Auch auf ihrem sechsten Album „Cannibal“ kommen Bury Tomorrow wie gewohnt hart um die Ecke. Der erste Song „Choke“ ist analog zu „No Less Violent“ vom Vorgänger „Black Flame“ oder auch „The Eternal“ von „Earthbound“ ein heftiger Einstieg in die neueste Veröffentlichung. Erneut platziert die britischen Band harte, spannende Gitarren-Riffs neben schnellen Soli. Die neuen Lieder versprechen aber natürlich auch Breakdowns und tolle Melodien mit Gänsehaut-Momenten. Bury Tomorrow bleiben musikalisch in ihrer Komfortzone, dem klassischen Metalcore und bewegen sich dabei auf hohem Niveau. Dazu bekommen ihre Fans die volle Range an Shouts und voluminösen Clean-Gesang auf die Ohren. Doch im Vergleich zu den vielen bekannten stilistischen Elementen ist der Sound trotzdem deutlich anders als bei den Vorgängern.

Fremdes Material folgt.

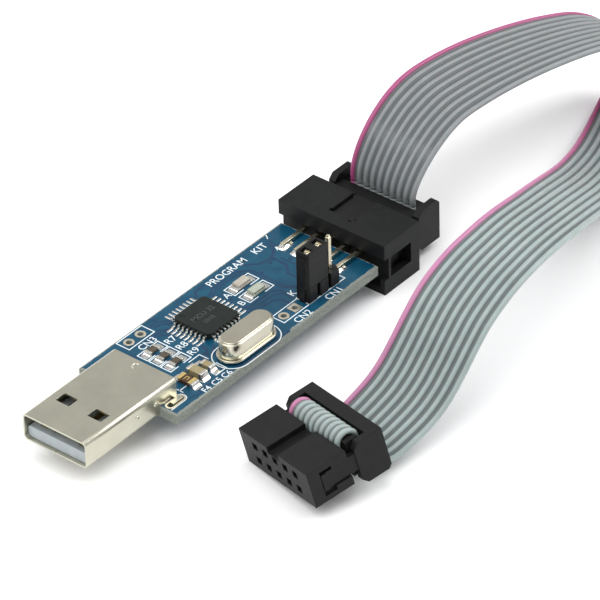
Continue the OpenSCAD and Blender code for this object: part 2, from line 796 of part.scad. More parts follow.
// Ten fork contacts: a box of thin sheet round each pin, and a fork that bites into the ribbon.
module socket_contacts() {
    sheet = 0.15;
    gap = pin_side / 2 + 0.03;
    for (i = [-2:2], s = [-1, 1]) translate([0, i * pitch, s * row_gap]) {
        for (t = [0, 1]) mirror([0, t, 0])
            block([0.8, gap, -0.3], [body_d - 0.55, gap + sheet, 0.3]);
        block([body_d - 0.7, -gap - sheet, -0.3], [body_d - 0.55, gap + sheet, 0.3]);
    }
}

// The ribbon inside a socket: up between body and cover, over the cover, down behind it.
module fold_profile(low_front, low_back) {
    translate([body_d, low_front]) square([ribbon_t, fold_top - low_front]);
    translate([slot_mid - ribbon_t / 2, low_back]) square([ribbon_t, fold_top - low_back]);
    intersection() {
        translate([fold_mid, fold_top]) difference() {
            circle(fold_r + ribbon_t / 2, $fn = 64);
            circle(fold_r - ribbon_t / 2, $fn = 64);
        }
        translate([0, fold_top]) square([20, 10]);
    }
}

module ribbon_strip() {
    translate([0, ribbon_w / 2, 0]) rotate([90, 0, 0]) linear_extrude(ribbon_w) children();
}

module plug_ribbon_fold() {
    color([0.6, 0.64, 0.64]) at_plug() ribbon_strip() fold_profile(-2.6, -socket_t / 2);
}

module target_ribbon_fold() {
    bend_x = slot_mid + under_bend;
    bend_z = target_exit[2] + under_bend;
    outer = under_bend + ribbon_t / 2;
    color([0.6, 0.64, 0.64]) at_target() ribbon_strip() {
        fold_profile(-2.6, bend_z);
        intersection() {
            translate([bend_x, bend_z]) difference() {
                circle(outer, $fn = 64);
                circle(under_bend - ribbon_t / 2, $fn = 64);
            }
            translate([bend_x - 5, bend_z - 5]) square(5);
        }
        translate([bend_x, target_exit[2] - ribbon_t / 2]) square([target_exit[0] - bend_x, ribbon_t]);
    }
}

module plug_socket_body() { color([0.16, 0.17, 0.16]) at_plug() socket_body(); }
module plug_socket_cover() { color([0.18, 0.19, 0.18]) at_plug() socket_cover(); }
module plug_socket_strain_relief() { color([0.18, 0.19, 0.18]) at_plug() socket_strain_relief(); }
module plug_socket_contacts() { color([0.8, 0.7, 0.4]) at_plug() socket_contacts(); }
module target_socket_body() { color([0.16, 0.17, 0.16]) at_target() socket_body(); }
module target_socket_cover() { color([0.18, 0.19, 0.18]) at_target() socket_cover(); }
module target_socket_strain_relief() { color([0.18, 0.19, 0.18]) at_target() socket_strain_relief(); }
module target_socket_contacts() { color([0.8, 0.7, 0.4]) at_target() socket_contacts(); }

// ---- Ribbon ----

ribbon_edge = 0.25;
ribbon_section = [
    [-ribbon_w / 2, -ribbon_t / 2 + ribbon_edge], [-ribbon_w / 2 + ribbon_edge, -ribbon_t / 2],
    [ribbon_w / 2 - ribbon_edge, -ribbon_t / 2], [ribbon_w / 2, -ribbon_t / 2 + ribbon_edge],
    [ribbon_w / 2, ribbon_t / 2 - ribbon_edge], [ribbon_w / 2 - ribbon_edge, ribbon_t / 2],
    [-ribbon_w / 2 + ribbon_edge, ribbon_t / 2], [-ribbon_w / 2, ribbon_t / 2 - ribbon_edge]
];

function heading(route, i) =
    unit(xyz(route[min(i + 1, len(route) - 1)]) - xyz(route[max(i - 1, 0)]));

// The ribbon's level side direction, square to its heading, then banked.
function level_side(t) = unit([0, 1, 0] - t * t[1]);
function banked_side(t, bank) = level_side(t) * cos(bank) + cross(t, level_side(t)) * sin(bank);

function ribbon_ring(route, i) =
    let (t = heading(route, i), side = banked_side(t, route[i][3]), face = cross(t, side))
    [for (p = ribbon_section) xyz(route[i]) + side * p[0] + face * p[1]];

module ribbon_cable() {
    sides = len(ribbon_section);
    rings = len(ribbon_route);
    corners = [for (i = [0:rings - 1]) each ribbon_ring(ribbon_route, i)];
    // two triangles for each side of each stretch, split the same way on both faces of the ribbon
    skin = [for (i = [0:rings - 2], k = [0:sides - 1])
        let (a = i * sides + k, b = i * sides + (k + 1) % sides)
        each k < sides / 2 ? [[b, a, a + sides], [b, a + sides, b + sides]]
                           : [[b, a, b + sides], [a, a + sides, b + sides]]];
    first = [for (k = [0:sides - 1]) k];
    last = [for (k = [0:sides - 1]) rings * sides - 1 - k];
    color([0.6, 0.64, 0.64]) polyhedron(points = corners, faces = concat([first], skin, [last]));
}

circuit_board();
spare_hole_rings();
usb_shell();
usb_tongue();
usb_contacts();
usb_solder();
microcontroller_body();
microcontroller_leads();
crystal_can();
crystal_flange();
crystal_leads();
red_led_body();
green_led_body();
led_terminals();
resistor_bodies();
resistor_terminals();
capacitor_bodies();
capacitor_terminals();
fuse_body();
fuse_terminals();
surface_solder();
jumper_header_base();
jumper_header_pins();
through_hole_solder();
jumper_cap();
jumper_contact();
box_header_shroud();
box_header_pins();
box_header_solder();
regulator_body();
regulator_leads();
zener_bodies();
zener_terminals();
lower_resistor_bodies();
lower_resistor_terminals();
lower_capacitor_bodies();
lower_capacitor_terminals();
plug_socket_body();
plug_socket_cover();
plug_socket_strain_relief();
plug_socket_contacts();
plug_ribbon_fold();
ribbon_cable();
target_ribbon_fold();
target_socket_body();
target_socket_cover();
target_socket_strain_relief();
target_socket_contacts();
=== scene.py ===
"""Looks of the usb microcontroller programmer: ribbon, print, pads, solder, materials and light."""
import math
import random

import bpy
import bmesh
from mathutils import Matrix, Vector


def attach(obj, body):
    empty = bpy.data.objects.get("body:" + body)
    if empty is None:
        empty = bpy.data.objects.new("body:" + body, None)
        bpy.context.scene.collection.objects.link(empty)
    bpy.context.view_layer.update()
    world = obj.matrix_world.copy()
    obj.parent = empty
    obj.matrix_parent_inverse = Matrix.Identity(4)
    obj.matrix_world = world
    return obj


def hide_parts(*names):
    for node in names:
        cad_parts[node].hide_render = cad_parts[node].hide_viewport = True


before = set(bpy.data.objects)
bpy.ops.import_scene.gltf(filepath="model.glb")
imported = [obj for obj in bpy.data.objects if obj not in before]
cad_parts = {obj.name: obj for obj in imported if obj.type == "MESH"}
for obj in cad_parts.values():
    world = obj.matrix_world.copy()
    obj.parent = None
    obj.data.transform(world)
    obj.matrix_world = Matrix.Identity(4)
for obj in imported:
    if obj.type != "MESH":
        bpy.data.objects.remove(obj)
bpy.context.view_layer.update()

# ---- Sizes and places, in millimetres ----
# Places on the board are measured along the stick from the plug's front, across from its middle
# line, and up from the board's top.

STICK_HALF = 35.1           # from the stick's middle to its plug's front
BOARD_Z = 5.25              # the board's top above the table
UNDER = -1.6                # the board's underside
MASK_X = (15.6, 61.75)      # the mask is held back from these two lines across the stick,
MASK_Y = (-9.3, 9.55)       # and from these two lines along it
PITCH = 2.54                # between the headers' pins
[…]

Bury Tomorrow präsentieren sich nämlich auf „Cannibal“ viel roher und viel echter als zuvor. Man könnte zwischenzeitlich fast meinen, man lausche einem sehr gut aufgenommenen Live-Album, wobei musikalische Hintergrund-Spielereien auf ein Minimum beschränkt sind. Genau diese rohe, ehrliche Ader passt hervorragend zu dem Inhalt der Platte. Die Texte sind persönlich; Der wohl wichtigste Aspekt, warum das Album aus der Diskografie heraussticht. Frontmann Daniel „Dani“ Winter-Bates nutzt „Cannibal“ als offenen Brief und lässt die Zuhörer*innen ganz frei an seiner Gedankenwelt teilhaben. Er hofft damit nicht nur eine Therapie für sich, sondern auch für die Zuhörer*innen zu bieten, um auch deren seelische Gesundheit zu stärken.

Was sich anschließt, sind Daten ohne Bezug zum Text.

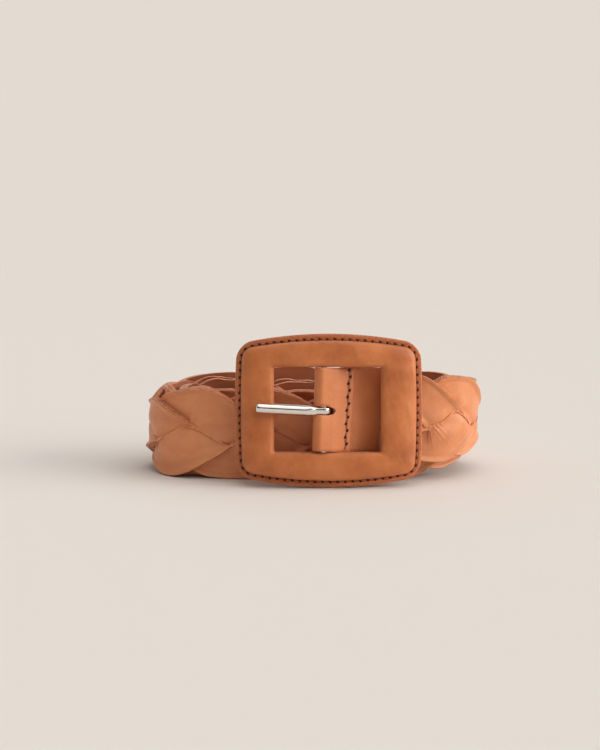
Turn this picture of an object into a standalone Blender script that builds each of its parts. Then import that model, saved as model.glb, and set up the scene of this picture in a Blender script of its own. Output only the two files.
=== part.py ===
"""A plaited leather belt rolled into a flat coil, with its padded, leather-covered buckle standing at the front.

Lengths are in millimetres until the objects are made. X runs right, -Y to the front, +Z up. The belt is laid out
flat (u along it from the centre bar, v across it, w outward through its thickness), then wound onto its path.
"""

import math

import bmesh
import bpy
import numpy as np

MM = 0.001

# Path of the coil seen from above: a curve at a shrinking distance from a long, thin core ellipse.
CORE_LONG = 47.5
CORE_SHORT = 3.0
FIRST_REACH = 26.0
WINDING_STEP = 6.4
TURNS = 3.5
BAR_X = 5.8
BAR_PUSH = 9.6
BAR_PUSH_LENGTH = 46.0
HALF_WIDTH = 19.0
RISE_LENGTH = 150.0
LEAN = math.radians(7.0)
LEAN_LENGTH = 62.0

# The plait, as a lattice of two crossing families of bands.
CELL = 24.0
BAND = 10.5
SLOPE = 0.87
CROSS = 12.0
TURN = 18.0
STRAND_THICK = 2.0
LAYER = 2.48
TILT = LAYER / 8
TURN_MIDDLE = 13.2
FLAT_END = 0.24
PLAIT_START = 42.4
PLAIT_CELLS = 25
LOOSEN_FROM = 24.3
LOOSEN_TO = 100.3
LOOSEN_BY = 0.417
SIDE_V = (11.9, 0.0, -11.9)
SIDE_HALF = 5.4
SIDE_THICK = 1.3
SIDE_REACH = 9.2
END_REACH = 16.0
FLEX_U = 81.6
FLEX_GAP = 0.3
FLEX_W = 3.0
FIRST_CUT_AFTER = 120.0
LAST_RUN = 60.0

# Strap end, folded round the centre bar and slotted for the prong.
STRAP_HALF = 17.5
STRAP_THICK = 1.6
SLOT_HALF = 2.75
FOLD_SHIFT = -1.2
FOLD_RADIUS = 2.52
STRAP_LINE = (
    (33.0, -1.85), (29.5, -1.85), (26.0, -1.85), (20.0, -1.45), (14.0, -0.95), (9.0, -0.95), (6.5, -1.6),
)
SLOT_END = (4.4, 2.3)
FOLD_START = (2.9, 2.52)
FRONT_LEG = ((6.5, 1.6), (9.0, 0.95), (12.0, 0.95))
CHAPE_STITCH = (10.4, 2.36)
FACING_LINE = (26.8, 29.9, 33.0)
ANCHOR_STITCH = (29.5, 2.72)
PLY_THICK = 1.1
PLY_W = 1.55
THREAD_HALF = 0.35

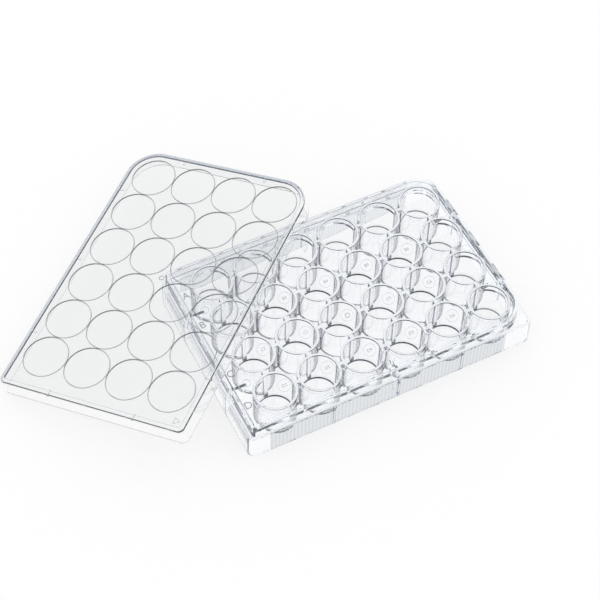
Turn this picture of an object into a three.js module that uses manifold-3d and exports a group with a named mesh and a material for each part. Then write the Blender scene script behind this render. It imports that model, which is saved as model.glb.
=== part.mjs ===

„Cannibal“ als Fortsetzung der „Safe Spaces“
Schon während der letzten Tour in England organisierte der Frontmann die sogenannten „Safe Spaces“, um im kleinen Kreis mit Fans über Mental Health ins Gespräch zu kommen. Die Aktion wurde gut angenommen. Das Album weitet das Konzept von einem Haufen Fans auf alle Zuhörer*innen aus. Die Intention hinter diesem neu geschaffenen Dialog ist es, seine Geschichten, seine dunkelsten Momente und Erinnerungen zu teilen. So sollen andere ermutigt werden, sich zu öffnen. Der erste Schritt zur seelischen Gesundheit ist nämlich immer der Dialog. Insgesamt 11 Lieder und ca. 42 Minuten behandeln also nun allesamt Themen, die sich um die menschliche Psyche drehen.

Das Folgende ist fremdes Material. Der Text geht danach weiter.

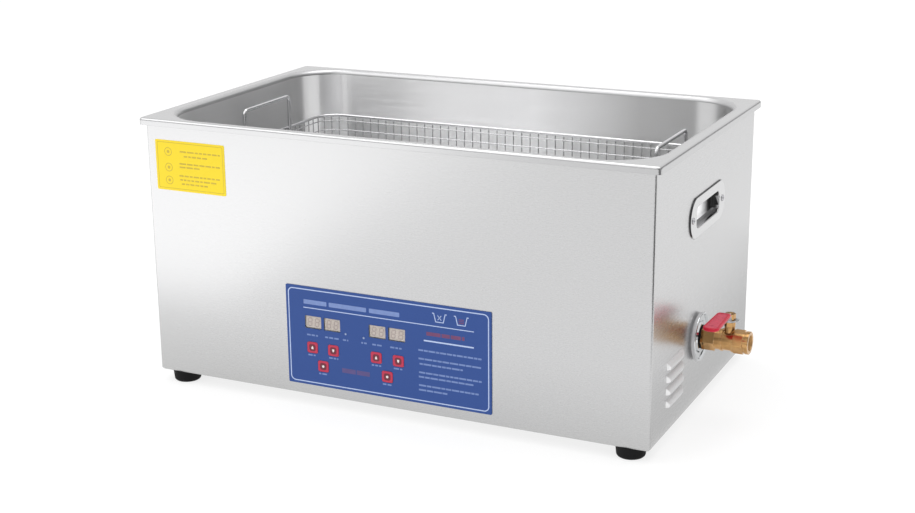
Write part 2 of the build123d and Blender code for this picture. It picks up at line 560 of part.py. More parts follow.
with BuildPart() as drain_spud:
    with Locations((DRAIN_X, VALVE_Y, TANK_FLOOR_Z + 1)):
        Cylinder(15, 2)
    fillet(drain_spud.edges().group_by(Axis.Z)[-1], 1)
    with Locations((DRAIN_X, VALVE_Y, TANK_FLOOR_Z)):
        Cylinder(SPUD_R, 18, align=(Align.CENTER, Align.CENTER, Align.MAX))
        Cylinder(HOSE_BORE_R - 0.1, 25, align=(Align.CENTER, Align.CENTER, Align.MAX))
        Cylinder(5, 60, mode=Mode.SUBTRACT)
    chamfer(drain_spud.edges().group_by(Axis.Z)[-1].sort_by(SortBy.RADIUS)[0], 1.2)
write(drain_spud, "drain_spud")

with BuildPart() as drain_gasket:
    with Locations((DRAIN_X, VALVE_Y, TANK_UNDER_Z)):
        Cylinder(14.5, GASKET_T, align=(Align.CENTER, Align.CENTER, Align.MAX))
        Cylinder(SPUD_R + 0.1, 10, mode=Mode.SUBTRACT)
write(drain_gasket, "drain_gasket")

with BuildPart() as spud_nut:
    with BuildSketch(Plane.XY.offset(TANK_UNDER_Z - GASKET_T)):
        with Locations((DRAIN_X, VALVE_Y)):
            RegularPolygon(13, 6, major_radius=False)
            Circle(SPUD_R + GAP, mode=Mode.SUBTRACT)
    extrude(amount=-SPUD_NUT_T)
write(spud_nut, "spud_nut")

HOSE_TOP_Z = TANK_FLOOR_Z - 18.5
BEND_MID = BEND_R * (1 - math.sqrt(0.5))

with BuildPart() as drain_hose:
    with BuildLine():
        Line((DRAIN_X, VALVE_Y, HOSE_TOP_Z), (DRAIN_X, VALVE_Y, VALVE_Z + BEND_R))
        ThreePointArc((DRAIN_X, VALVE_Y, VALVE_Z + BEND_R),
                      (DRAIN_X + BEND_MID, VALVE_Y, VALVE_Z + BEND_MID),
                      (DRAIN_X + BEND_R, VALVE_Y, VALVE_Z))
        Line((DRAIN_X + BEND_R, VALVE_Y, VALVE_Z), (BODY_X - 0.3, VALVE_Y, VALVE_Z))
    with BuildSketch(Plane.XY.offset(HOSE_TOP_Z)):
        with Locations((DRAIN_X, VALVE_Y)):
            Circle(HOSE_R)
            Circle(HOSE_BORE_R, mode=Mode.SUBTRACT)
    sweep()
write(drain_hose, "drain_hose")

# ---- Control panel: overlay, lenses, keys and the board behind them ------------------------------------

KEY_T, KEY_PROUD = 0.75, 0.4
SWITCH_H, BOARD_Y = 3.5, -145.0
BOARD_T = 1.6
OVERLAY_FACE = FRONT.offset(OVERLAY_T)

with BuildPart() as panel_overlay:
    with BuildSketch(FRONT):
        with Locations((0, (OVERLAY_Z0 + OVERLAY_Z1) / 2)):
            RectangleRounded(OVERLAY_W, OVERLAY_Z1 - OVERLAY_Z0, 1.2)
        with Locations(*[(x, WINDOW_Z) for x in WINDOW_X]):
            RectangleRounded(WINDOW_W, WINDOW_H, 0.8, mode=Mode.SUBTRACT)
        with Locations(*KEYS):
            RectangleRounded(KEY_W + 2 * KEY_GAP, KEY_H + 2 * KEY_GAP, 2.25, mode=Mode.SUBTRACT)
        with Locations(*LEDS):
            Circle(1.1, mode=Mode.SUBTRACT)
    extrude(amount=OVERLAY_T)
    fillet(panel_overlay.edges().group_by(Axis.Y)[0].sort_by(Axis.X)[0], 0.2)
write(panel_overlay, "panel_overlay")

with BuildPart() as display_lenses:
    with BuildSketch(FRONT):
        with Locations(*[(x, WINDOW_Z) for x in WINDOW_X]):
            RectangleRounded(WINDOW_W, WINDOW_H, 0.8)
        with Locations(*LEDS):
            Circle(1.1)
    extrude(amount=OVERLAY_T)
write(display_lenses, "display_lenses")

for number, (key_x, key_z) in enumerate(KEYS, start=1):
    with BuildPart() as key:
        with BuildSketch(OVERLAY_FACE.offset(KEY_PROUD)):
            with Locations((key_x, key_z)):
                RectangleRounded(KEY_W, KEY_H, 2)
        extrude(amount=-KEY_T)
        fillet(key.edges().group_by(Axis.Y)[0], 0.3)
        with BuildSketch(OVERLAY_FACE.offset(KEY_PROUD - KEY_T)):
            with Locations((key_x, key_z)):
                Circle(KEY_STEM_R)
        extrude(amount=-2.45)
        with BuildSketch(OVERLAY_FACE.offset(KEY_PROUD - KEY_T - 2.45)):
            with Locations((key_x, key_z)):
                Circle(KEY_TIP_R)
        extrude(amount=-5.8)
    write(key, f"key_{number}")

with BuildPart() as display_modules:
    with BuildSketch(Plane.XZ.offset(-BOARD_Y)):
        with Locations(*[(x, WINDOW_Z) for x in WINDOW_X]):
            Rectangle(WINDOW_W - 0.8, WINDOW_H - 0.8)
    extrude(amount=9.7)
    chamfer(display_modules.edges().group_by(Axis.Y)[0], 0.2)
write(display_modules, "display_modules")

BOARD_X, BOARD_W, BOARD_Z0, BOARD_Z1 = -35.0, 150.0, 30.0, 104.0
board_corners = [
    (BOARD_X + side * (BOARD_W / 2 - 5), z) for side in (-1, 1) for z in (BOARD_Z0 + 5, BOARD_Z1 - 5)]
DRIVER_X, DRIVER_Y, DRIVER_W, DRIVER_D, DRIVER_Z = -60.0, -20.0, 200.0, 140.0, 24.0
driver_corners = [
    (DRIVER_X + side * (DRIVER_W / 2 - 6), DRIVER_Y + end * (DRIVER_D / 2 - 6))
    for side in (-1, 1) for end in (-1, 1)]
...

So geht es in „Choke“ und dem Titeltrack „Cannibal“ um auffressende Gedanken bezüglich seines eigenes Handelns und der Meinung anderer. Zeilen wie „Trapped inside my head“ und „I’m not sorry for the things I’ve done“ zeigen den inneren Kampf zwischen Sorge und Akzeptanz auf. Mit „Dark Infinite“ beschreibt Dani den eigenen Kopf als unheimlichen, unangenehmen Ort. Die Message des Liedes ist es, dass es wichtig ist zu verstehen, warum und wie der eigene Verstand funktioniert. Doch das ist extrem schwer: „I came here wanting this to change, it haunts me all the same“.
Außerdem thematisieren „Better Below“, „Imposter“ und „Agonist“ die Unsicherheit mit dem eigenen Selbst. Wichtig dabei: Man selbst zu sein und zu sich selbst zu stehen. Es ist zwar völlig normal, dass man selbst oft sein größter Kritiker ist, man darf mit Selbstkritik jedoch nicht seine Zeit verschwenden: „Time misspent for a life in agony“. Mit „Please Imposter can’t you tell that I’m spinning in this hell“ adressiert Dani zudem direkt das Imposter-Syndrom. Menschen, die darunter leiden, haben oft das Gefühl nicht gut genug sowie fehl am Platz zu sein, obwohl die betroffenen Personen entsprechende Qualifikationen besitzen.
Durch den Dialog zu einem persönlichen Meisterwerk
Während der Arbeiten an dem Album traten Bury Tomorrow selber in einen ausgiebigen Dialog über ihre Gedanken und Gefühle. So konnten sich die anderen vier Musiker besser in Winter-Bates hineinversetzen und auf gleicher Ebene an den Songs arbeiten. Das Ergebnis kann sich sehen lassen. „Cannibal“ ist ein Meisterwerk mit extrem persönlichem Hintergrund. Es sticht mit seinem rohen Sound und der intensiven Mental Health Thematik aus den anderen Alben hervor. Es gehört Mut dazu sich derart zu öffnen. Das Album zeigt jedoch: Es lohnt sich. „Cannibal“ wird sicherlich vielen Fans helfen, das Gespräch zu suchen und ihre psychische Gesundheit zu stärken.